Thursday, June 28, 2012

Bicentenaria argentina, a new theropod dinosaur from Argentina

Bicentenaria argentina, a new theropod dinosaur from Argentina

Argentina has commemorated the 200th anniversary of its May revolution that led to the country independence on May 25, 2010. Two years later, paleontologists from that country announced the discovery of a new dinosaur and named it after the event, perhaps because the remains were unearthed on that day.  Bicentenaria argentina was unveiled to the public on Tuesday June 26, 2012 through a short press release  with pictures of the mounted skeletons of two fighting individuals (from which my illustration is based on). It is a small theropod that measured about 2.5 meters in length. The paragraph quoted from an interview with lead paleontologist Fernando Novas simply says that Bicentenaria is part of a group of dinosaurs that contain tyrannosaurs and Velociraptor and a distant ancestor to birds. This hints that Bicentenaria is a coelurosaur. The pictures of the mounted skeletons do not tell how much of it is actually known, as people tend nowadays to reconstruct entire skeletons from rather incomplete material. The actual remains consist of some 130 bones from at least 3 adults and several juveniles. The mounts look like those of a generic small size theropod, which probably means that Bicentenaria was a rather basal coelurosaurian, neither a tyrannosauroid, nor a dromaeosaur. However, the press release says the fossil is 90 million year old, thus Late Cretaceous, which seems a bit of a young age for a basal coelurosaur.

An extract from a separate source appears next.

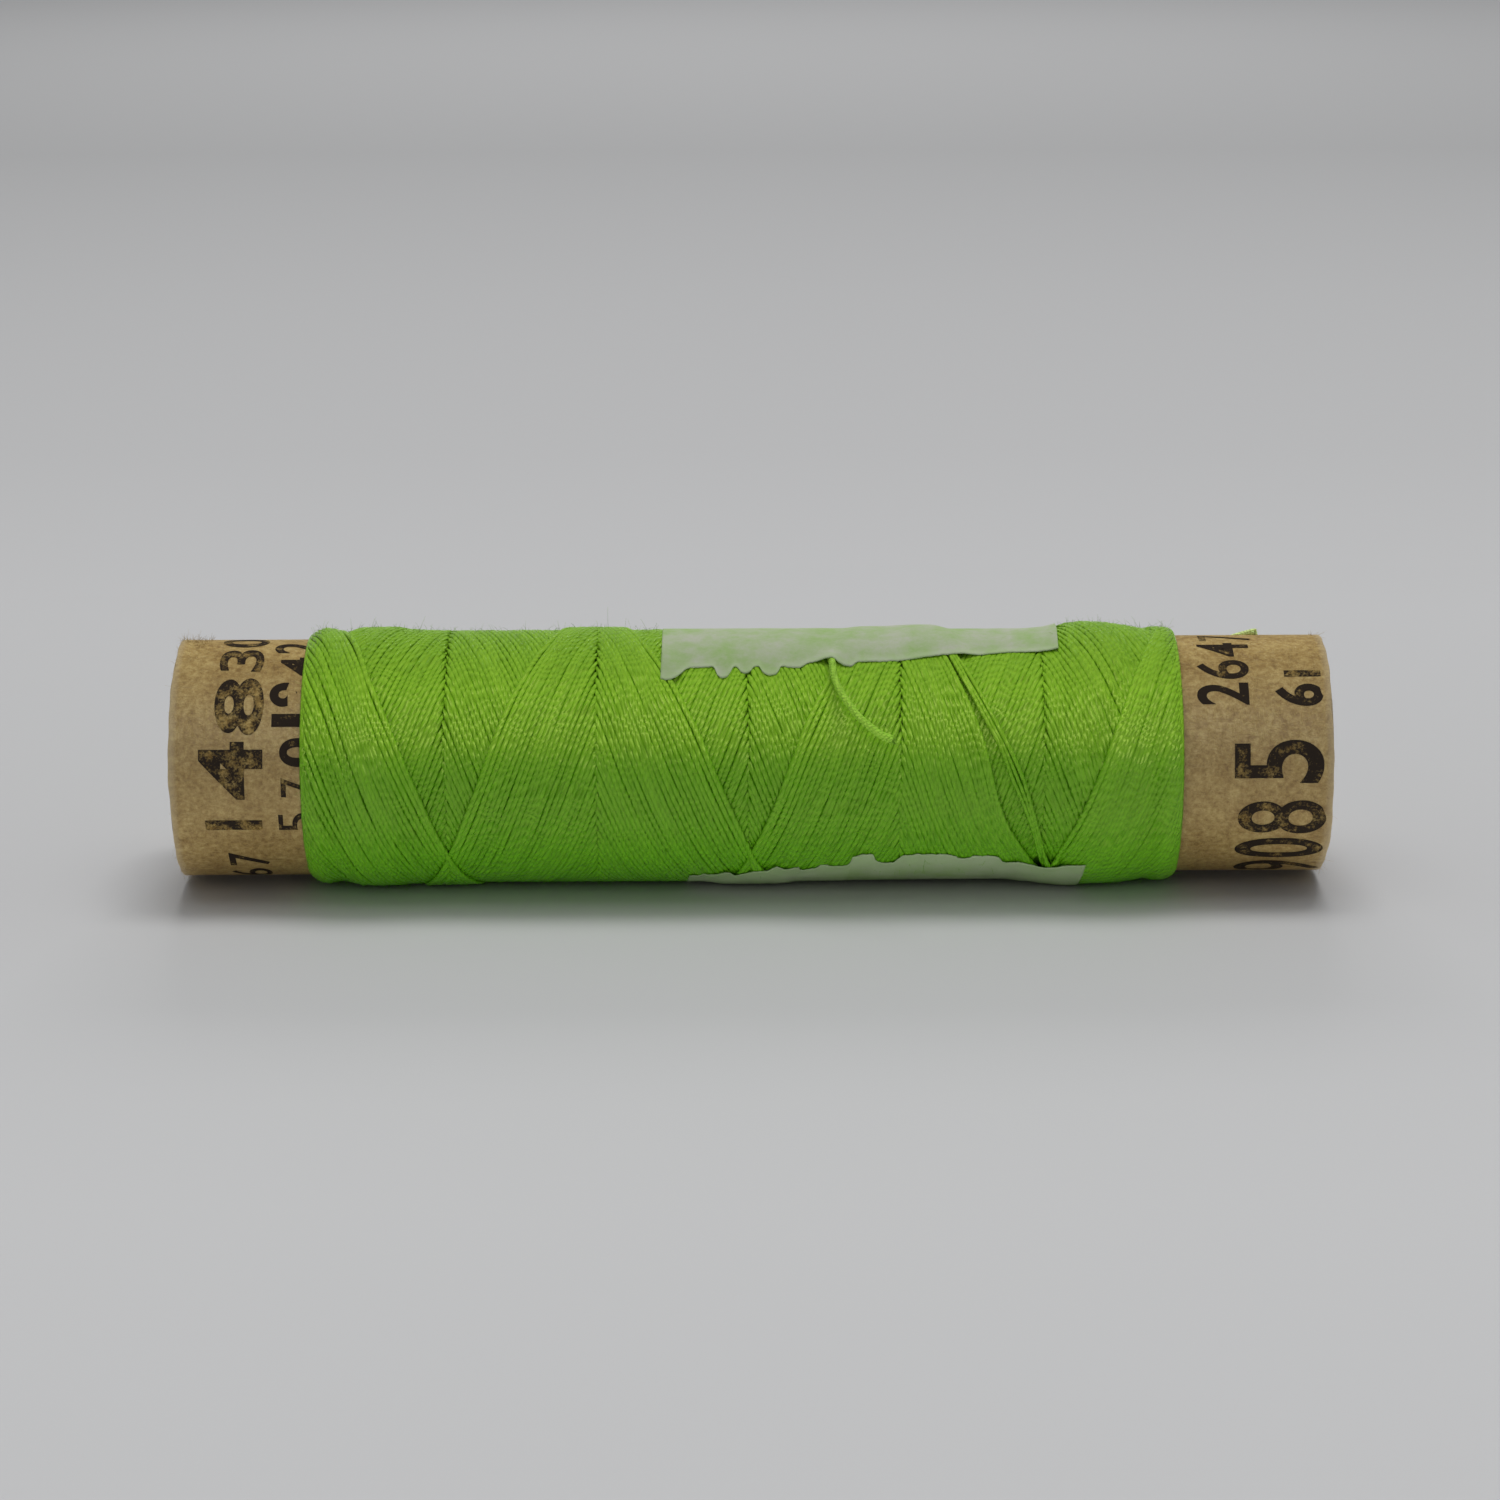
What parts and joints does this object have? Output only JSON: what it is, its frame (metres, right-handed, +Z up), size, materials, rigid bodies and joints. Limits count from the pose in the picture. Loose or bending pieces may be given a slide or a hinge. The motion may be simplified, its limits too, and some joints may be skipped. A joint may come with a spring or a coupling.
{
  "type": "spool of thread",
  "caption": "Sewing thread cross-wound on a plain open-ended paper tube, with a torn paper band round the winding and a loose thread end.",
  "frame": {"origin": "on the axis of the tube's bore, at the tube's mid-length", "axes": "+X along the tube, towards the end beside which the thread's starting end shows; +Z up with the spool lying on its side; -Y towards the side where the band is torn open"},
  "size_m": [0.057, 0.0136, 0.0129],
  "materials": {
    "kraft_core": "rough unbleached paperboard, cut edges",
    "kraft_face": "smooth kraft paper with fine fibres and worn rims",
    "thread_under": "tightly wound thread, shaded between strands",
    "thread": "lime-green spun sewing thread with a soft sheen",
    "band_paper": "thin translucent white paper, torn edges"
  },
  "bodies": {
    "root": {"inner_ply": "kraft_core", "middle_ply": "kraft_core", "outer_ply": "kraft_face", "winding_body": "thread_under", "outer_turns": "thread", "thread_end": "thread", "start_end": "thread", "paper_band": "band_paper"}
  },
  "joints": []
}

I could guess the remains were found in the Portezuelo Formation of Turonian age in the Rio Negro Province, which means that Bicentenaria was a contemporary of the fabled Megaraptor, the dromaeosaurs Neuquenraptor and Unenlagia, as well as the alverezsaur Patagonykus. But let’s wait for the formal  publication of the description of this intriguing animal.

Correction: I was just told that Bicentenaria is from the Candeleros Formation of Cenomanian age, therefore a contemporary of Giganotosaurus and Buitreraptor.